Brief
Restate, word for word, every line of the data.

═══ Source material ═══

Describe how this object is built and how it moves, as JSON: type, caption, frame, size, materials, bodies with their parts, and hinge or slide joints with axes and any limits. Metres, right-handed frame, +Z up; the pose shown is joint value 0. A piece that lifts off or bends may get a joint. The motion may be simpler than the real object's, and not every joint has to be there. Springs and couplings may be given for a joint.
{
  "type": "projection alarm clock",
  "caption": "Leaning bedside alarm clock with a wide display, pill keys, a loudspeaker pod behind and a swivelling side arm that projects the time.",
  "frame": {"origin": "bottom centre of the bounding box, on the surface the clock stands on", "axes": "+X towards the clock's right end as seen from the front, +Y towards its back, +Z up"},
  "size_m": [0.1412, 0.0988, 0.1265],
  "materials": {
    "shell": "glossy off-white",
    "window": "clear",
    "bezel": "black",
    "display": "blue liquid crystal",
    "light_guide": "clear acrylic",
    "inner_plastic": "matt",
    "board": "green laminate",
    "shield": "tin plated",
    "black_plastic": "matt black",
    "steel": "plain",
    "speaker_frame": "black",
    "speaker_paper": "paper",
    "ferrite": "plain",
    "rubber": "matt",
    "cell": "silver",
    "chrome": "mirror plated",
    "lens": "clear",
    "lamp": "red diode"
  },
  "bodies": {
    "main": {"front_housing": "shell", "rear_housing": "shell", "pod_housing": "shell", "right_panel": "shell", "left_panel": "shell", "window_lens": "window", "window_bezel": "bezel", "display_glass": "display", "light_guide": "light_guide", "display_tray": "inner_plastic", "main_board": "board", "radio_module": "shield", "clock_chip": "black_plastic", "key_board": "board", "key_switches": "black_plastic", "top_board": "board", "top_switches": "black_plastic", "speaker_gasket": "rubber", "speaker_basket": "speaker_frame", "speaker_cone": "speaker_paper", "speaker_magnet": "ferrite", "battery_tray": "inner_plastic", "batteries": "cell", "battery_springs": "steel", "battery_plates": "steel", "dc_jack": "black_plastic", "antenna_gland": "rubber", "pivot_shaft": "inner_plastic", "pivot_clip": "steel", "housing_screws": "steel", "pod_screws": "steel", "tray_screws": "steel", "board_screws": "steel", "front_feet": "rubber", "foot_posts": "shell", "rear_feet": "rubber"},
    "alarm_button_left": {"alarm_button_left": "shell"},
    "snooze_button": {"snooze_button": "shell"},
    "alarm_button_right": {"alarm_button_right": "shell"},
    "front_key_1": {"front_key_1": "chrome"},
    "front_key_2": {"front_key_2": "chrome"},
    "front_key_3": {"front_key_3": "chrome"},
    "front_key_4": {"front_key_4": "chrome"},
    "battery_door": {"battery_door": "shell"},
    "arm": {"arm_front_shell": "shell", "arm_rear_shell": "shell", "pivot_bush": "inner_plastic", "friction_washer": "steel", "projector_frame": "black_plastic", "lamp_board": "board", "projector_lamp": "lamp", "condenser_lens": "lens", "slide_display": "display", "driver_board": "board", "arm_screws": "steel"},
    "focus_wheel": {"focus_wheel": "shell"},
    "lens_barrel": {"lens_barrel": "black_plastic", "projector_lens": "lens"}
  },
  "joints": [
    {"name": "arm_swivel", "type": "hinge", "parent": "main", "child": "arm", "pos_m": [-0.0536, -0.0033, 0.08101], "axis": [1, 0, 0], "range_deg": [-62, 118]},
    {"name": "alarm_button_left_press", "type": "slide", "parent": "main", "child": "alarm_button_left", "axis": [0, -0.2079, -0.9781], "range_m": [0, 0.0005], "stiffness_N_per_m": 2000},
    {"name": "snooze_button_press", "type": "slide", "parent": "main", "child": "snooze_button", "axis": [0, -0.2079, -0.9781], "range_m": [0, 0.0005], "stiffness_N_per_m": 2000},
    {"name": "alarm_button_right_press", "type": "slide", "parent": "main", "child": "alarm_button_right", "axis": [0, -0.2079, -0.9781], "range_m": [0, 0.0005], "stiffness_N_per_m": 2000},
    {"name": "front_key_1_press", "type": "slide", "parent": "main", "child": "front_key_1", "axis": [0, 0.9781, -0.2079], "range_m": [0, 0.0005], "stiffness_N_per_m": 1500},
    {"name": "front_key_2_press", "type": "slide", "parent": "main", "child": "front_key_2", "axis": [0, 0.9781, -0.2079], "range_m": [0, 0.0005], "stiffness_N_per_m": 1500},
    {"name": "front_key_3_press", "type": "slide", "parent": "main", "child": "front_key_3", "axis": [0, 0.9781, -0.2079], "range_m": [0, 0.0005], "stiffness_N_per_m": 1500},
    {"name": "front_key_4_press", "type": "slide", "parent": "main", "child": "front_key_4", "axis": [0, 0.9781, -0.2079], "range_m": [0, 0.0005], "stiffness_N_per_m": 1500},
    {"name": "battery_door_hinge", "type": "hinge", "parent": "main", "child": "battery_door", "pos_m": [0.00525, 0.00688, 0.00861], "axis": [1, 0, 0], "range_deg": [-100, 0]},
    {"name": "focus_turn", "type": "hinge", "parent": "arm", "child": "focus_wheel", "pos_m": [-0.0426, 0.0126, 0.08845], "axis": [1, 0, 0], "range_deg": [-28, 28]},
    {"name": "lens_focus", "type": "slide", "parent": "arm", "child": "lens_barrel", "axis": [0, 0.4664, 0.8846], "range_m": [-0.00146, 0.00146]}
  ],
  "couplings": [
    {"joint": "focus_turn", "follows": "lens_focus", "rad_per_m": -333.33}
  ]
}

═══

Answer
Describe how this object is built and how it moves, as JSON: type, caption, frame, size, materials, bodies with their parts, and hinge or slide joints with axes and any limits. Metres, right-handed frame, +Z up; the pose shown is joint value 0. A piece that lifts off or bends may get a joint. The motion may be simpler than the real object's, and not every joint has to be there. Springs and couplings may be given for a joint.
{
  "type": "projection alarm clock",
  "caption": "Leaning bedside alarm clock with a wide display, pill keys, a loudspeaker pod behind and a swivelling side arm that projects the time.",
  "frame": {"origin": "bottom centre of the bounding box, on the surface the clock stands on", "axes": "+X towards the clock's right end as seen from the front, +Y towards its back, +Z up"},
  "size_m": [0.1412, 0.0988, 0.1265],
  "materials": {
    "shell": "glossy off-white",
    "window": "clear",
    "bezel": "black",
    "display": "blue liquid crystal",
    "light_guide": "clear acrylic",
    "inner_plastic": "matt",
    "board": "green laminate",
    "shield": "tin plated",
    "black_plastic": "matt black",
    "steel": "plain",
    "speaker_frame": "black",
    "speaker_paper": "paper",
    "ferrite": "plain",
    "rubber": "matt",
    "cell": "silver",
    "chrome": "mirror plated",
    "lens": "clear",
    "lamp": "red diode"
  },
  "bodies": {
    "main": {"front_housing": "shell", "rear_housing": "shell", "pod_housing": "shell", "right_panel": "shell", "left_panel": "shell", "window_lens": "window", "window_bezel": "bezel", "display_glass": "display", "light_guide": "light_guide", "display_tray": "inner_plastic", "main_board": "board", "radio_module": "shield", "clock_chip": "black_plastic", "key_board": "board", "key_switches": "black_plastic", "top_board": "board", "top_switches": "black_plastic", "speaker_gasket": "rubber", "speaker_basket": "speaker_frame", "speaker_cone": "speaker_paper", "speaker_magnet": "ferrite", "battery_tray": "inner_plastic", "batteries": "cell", "battery_springs": "steel", "battery_plates": "steel", "dc_jack": "black_plastic", "antenna_gland": "rubber", "pivot_shaft": "inner_plastic", "pivot_clip": "steel", "housing_screws": "steel", "pod_screws": "steel", "tray_screws": "steel", "board_screws": "steel", "front_feet": "rubber", "foot_posts": "shell", "rear_feet": "rubber"},
    "alarm_button_left": {"alarm_button_left": "shell"},
    "snooze_button": {"snooze_button": "shell"},
    "alarm_button_right": {"alarm_button_right": "shell"},
    "front_key_1": {"front_key_1": "chrome"},
    "front_key_2": {"front_key_2": "chrome"},
    "front_key_3": {"front_key_3": "chrome"},
    "front_key_4": {"front_key_4": "chrome"},
    "battery_door": {"battery_door": "shell"},
    "arm": {"arm_front_shell": "shell", "arm_rear_shell": "shell", "pivot_bush": "inner_plastic", "friction_washer": "steel", "projector_frame": "black_plastic", "lamp_board": "board", "projector_lamp": "lamp", "condenser_lens": "lens", "slide_display": "display", "driver_board": "board", "arm_screws": "steel"},
    "focus_wheel": {"focus_wheel": "shell"},
    "lens_barrel": {"lens_barrel": "black_plastic", "projector_lens": "lens"}
  },
  "joints": [
    {"name": "arm_swivel", "type": "hinge", "parent": "main", "child": "arm", "pos_m": [-0.0536, -0.0033, 0.08101], "axis": [1, 0, 0], "range_deg": [-62, 118]},
    {"name": "alarm_button_left_press", "type": "slide", "parent": "main", "child": "alarm_button_left", "axis": [0, -0.2079, -0.9781], "range_m": [0, 0.0005], "stiffness_N_per_m": 2000},
    {"name": "snooze_button_press", "type": "slide", "parent": "main", "child": "snooze_button", "axis": [0, -0.2079, -0.9781], "range_m": [0, 0.0005], "stiffness_N_per_m": 2000},
    {"name": "alarm_button_right_press", "type": "slide", "parent": "main", "child": "alarm_button_right", "axis": [0, -0.2079, -0.9781], "range_m": [0, 0.0005], "stiffness_N_per_m": 2000},
    {"name": "front_key_1_press", "type": "slide", "parent": "main", "child": "front_key_1", "axis": [0, 0.9781, -0.2079], "range_m": [0, 0.0005], "stiffness_N_per_m": 1500},
    {"name": "front_key_2_press", "type": "slide", "parent": "main", "child": "front_key_2", "axis": [0, 0.9781, -0.2079], "range_m": [0, 0.0005], "stiffness_N_per_m": 1500},
    {"name": "front_key_3_press", "type": "slide", "parent": "main", "child": "front_key_3", "axis": [0, 0.9781, -0.2079], "range_m": [0, 0.0005], "stiffness_N_per_m": 1500},
    {"name": "front_key_4_press", "type": "slide", "parent": "main", "child": "front_key_4", "axis": [0, 0.9781, -0.2079], "range_m": [0, 0.0005], "stiffness_N_per_m": 1500},
    {"name": "battery_door_hinge", "type": "hinge", "parent": "main", "child": "battery_door", "pos_m": [0.00525, 0.00688, 0.00861], "axis": [1, 0, 0], "range_deg": [-100, 0]},
    {"name": "focus_turn", "type": "hinge", "parent": "arm", "child": "focus_wheel", "pos_m": [-0.0426, 0.0126, 0.08845], "axis": [1, 0, 0], "range_deg": [-28, 28]},
    {"name": "lens_focus", "type": "slide", "parent": "arm", "child": "lens_barrel", "axis": [0, 0.4664, 0.8846], "range_m": [-0.00146, 0.00146]}
  ],
  "couplings": [
    {"joint": "focus_turn", "follows": "lens_focus", "rad_per_m": -333.33}
  ]
}